Oil rises above $47 on Opec cut consensus

Oil rises above $47 on Opec cut consensus

Tokyo: Oil bounced back $1 to trade above $47 a barrel on Monday on signs that Opec members are set to make a deep supply cut when the oil cartel meets later this week, in an effort to prop up prices.

Rising equities and a weaker dollar also lent support to oil, which has lost $100 since its record high of over $147 in mid-July on growing fears of slowing world appetite for energy amid a mounting global financial crisis.

US light crude for January delivery rose $1.04 to $47.32 a barrel by 7:40am (IST), having risen earlier to $47.41. The contract closed $1.70 lower on Friday after the US Senate failed to pass a bailout for automakers and Goldman Sachs predicted oil could fall to $30.

London Brent crude gained 69 cents to $47.10.

“OPEC’s bullish comments on supply cuts, such as 2 million barrels per day, is supporting the price," said Ken Hasegawa, a commodity derivatives sales manager at broker Newedge in Tokyo.

Equity markets in Asia opened higher on Monday, with Japan’s benchmark Nikkei 225 Index up 4.24% on hopes of a lifeline for the struggling US auto industry.

Opec ministers are in agreement on the need to cut output when they meet on Wednesday in Algeria to prop up sagging prices, Opec President Chakib Khelil said on Saturday, but declined to say by how much the organisation would cut.

Iran will propose that Opec cuts its oil output by between 1.5 and 2 million bpd, Iran’s oil minister was quoted as saying on Sunday.

In two meetings since early September, the Organization of the Petroleum Exporting Countries (Opec) has agreed to reduce supply by a total of two million barrels per day (bpd) but prices have continued falling.

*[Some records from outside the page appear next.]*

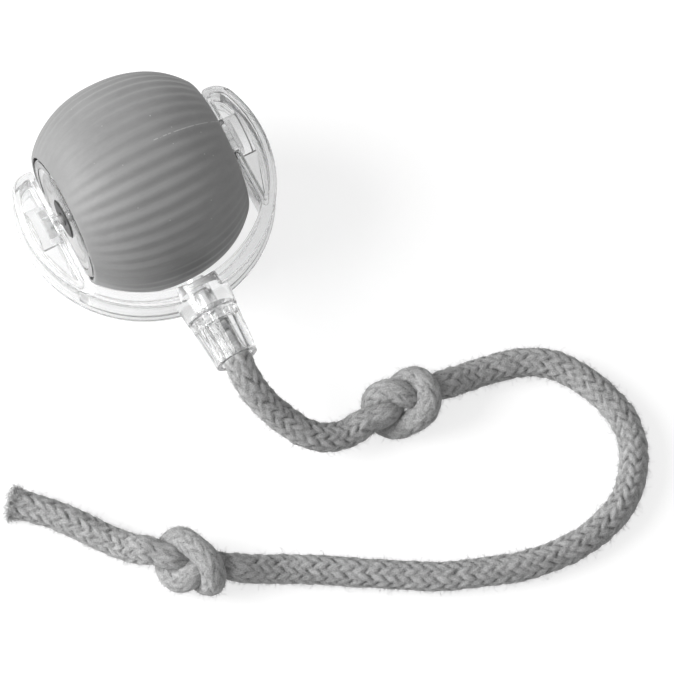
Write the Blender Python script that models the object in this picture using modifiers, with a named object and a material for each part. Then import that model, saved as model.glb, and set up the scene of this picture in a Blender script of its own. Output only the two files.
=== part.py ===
"""Self-rolling cat ball: a ribbed silicone-sleeved ball that turns about a fixed axle,
driven from inside, with a clear yoke, a swivel and a knotted toy rope.

Frame: the origin lies on the floor straight under the middle of the ball, X runs along
the axle, the yoke's stem points to -Y and Z is up. Units are metres.
"""

import math

import bmesh
import bpy
import numpy as np
from mathutils import Matrix, Vector

MM = 0.001
WELD = 0.005 * MM
CUT_OVERRUN = 1.0 * MM
FIT_GAP = 0.3 * MM

# Ball: a barrel of silicone over two clear half shells
ball_radius = 21.5 * MM
ball_half_length = 17.5 * MM
ball_end_radius = 13.4 * MM
barrel_power_share = 2.2
sleeve_wall = 1.8 * MM
sleeve_lip = 0.9 * MM
rib_count = 44
rib_height = 0.35 * MM
rib_fade_share = 0.92
resting_flat_depth = 0.2 * MM
shell_wall = 1.3 * MM
shell_end_wall = 1.3 * MM
shell_end_inset = 0.5 * MM
shell_parting = 0.3 * MM
lap_wall = 0.8 * MM
lap_reach = 2.0 * MM
lap_root = 2.5 * MM
lap_gap = 0.3 * MM
bearing_lip = 1.5 * MM
bearing_tube_wall = 1.0 * MM
bearing_tube_length = 2.3 * MM
bearing_shoulder = 0.6 * MM
round_steps = 40
axis_mark_size = 5.0 * MM

# Gear train: teeth and the places of its wheels, inwards from the chassis's end disc
ring_teeth = 58
spur_teeth = 14
wheel_teeth = 22
pinion_teeth = 8
tooth_share = 0.4
addendum_share = 0.9
dedendum_share = 1.2
flank_share = 0.36
ring_rim = 1.4 * MM
ring_wall_gap = 1.6 * MM
ring_end_gap = 0.5 * MM
ring_width = 2.8 * MM
ring_shoulder = 1.0 * MM
spur_inset = 0.1 * MM
spur_wheel_gap = 0.8 * MM
wheel_width = 1.7 * MM
wheel_upright_gap = 0.5 * MM
pinion_overlap = 0.1 * MM
gear_hub_radius = 2.2 * MM
gear_shaft_radius = 0.75 * MM
gear_bore_gap = 0.15 * MM
motor_shaft_radius = 0.5 * MM
shaft_hole_gap = 0.5 * MM

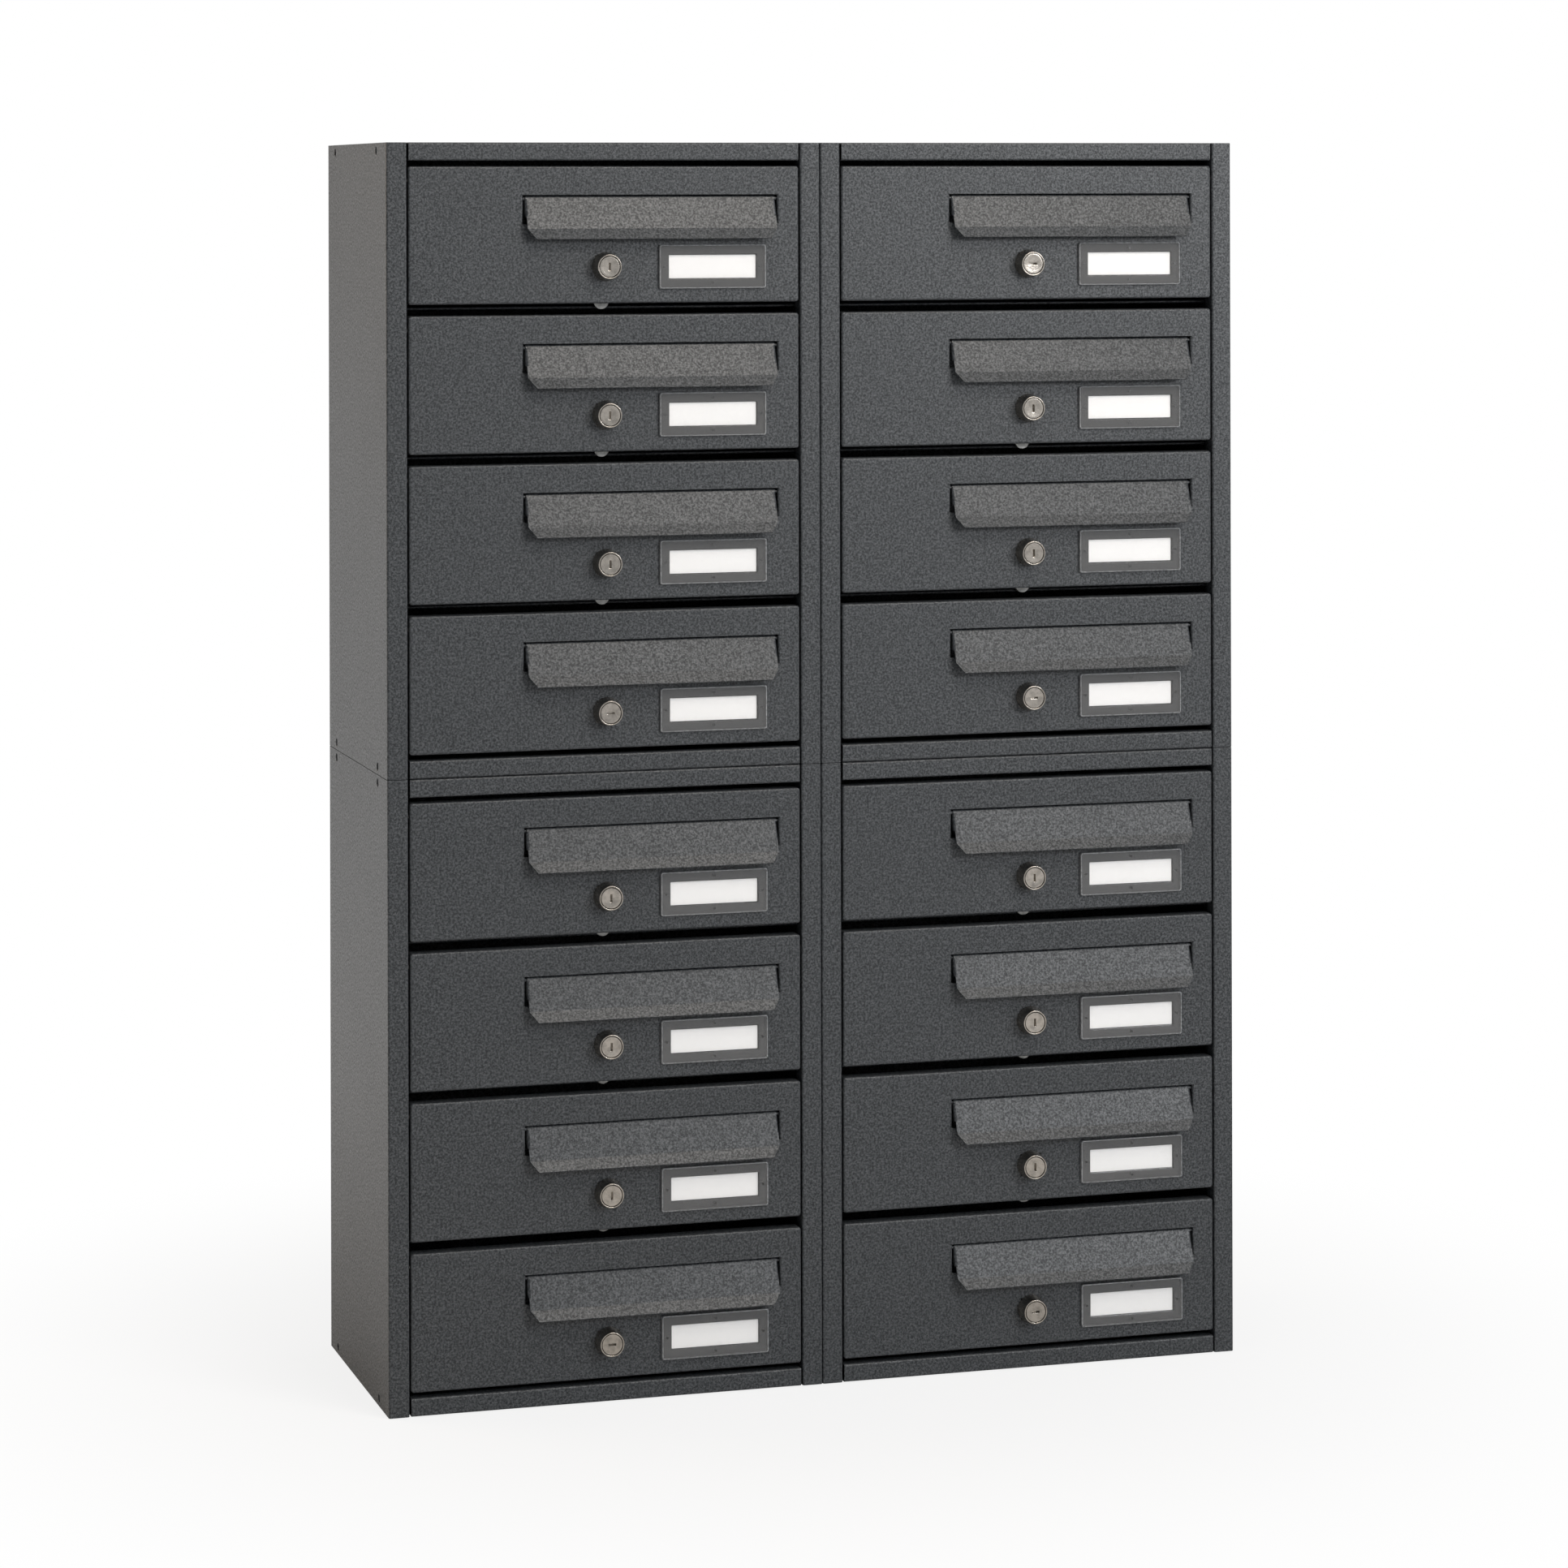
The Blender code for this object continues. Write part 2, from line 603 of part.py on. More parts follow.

US Department of Transportation figures showed on Friday US motorists drove 9 billion fewer miles in October than a year earlier, down 3.5%.

Equity markets opened higher in Asia on Monday after the Bush administration said it could be willing to provide emergency aid to the teetering US auto industry, keeping open the prospects for a bailout the day after Congress failed to approve a deal.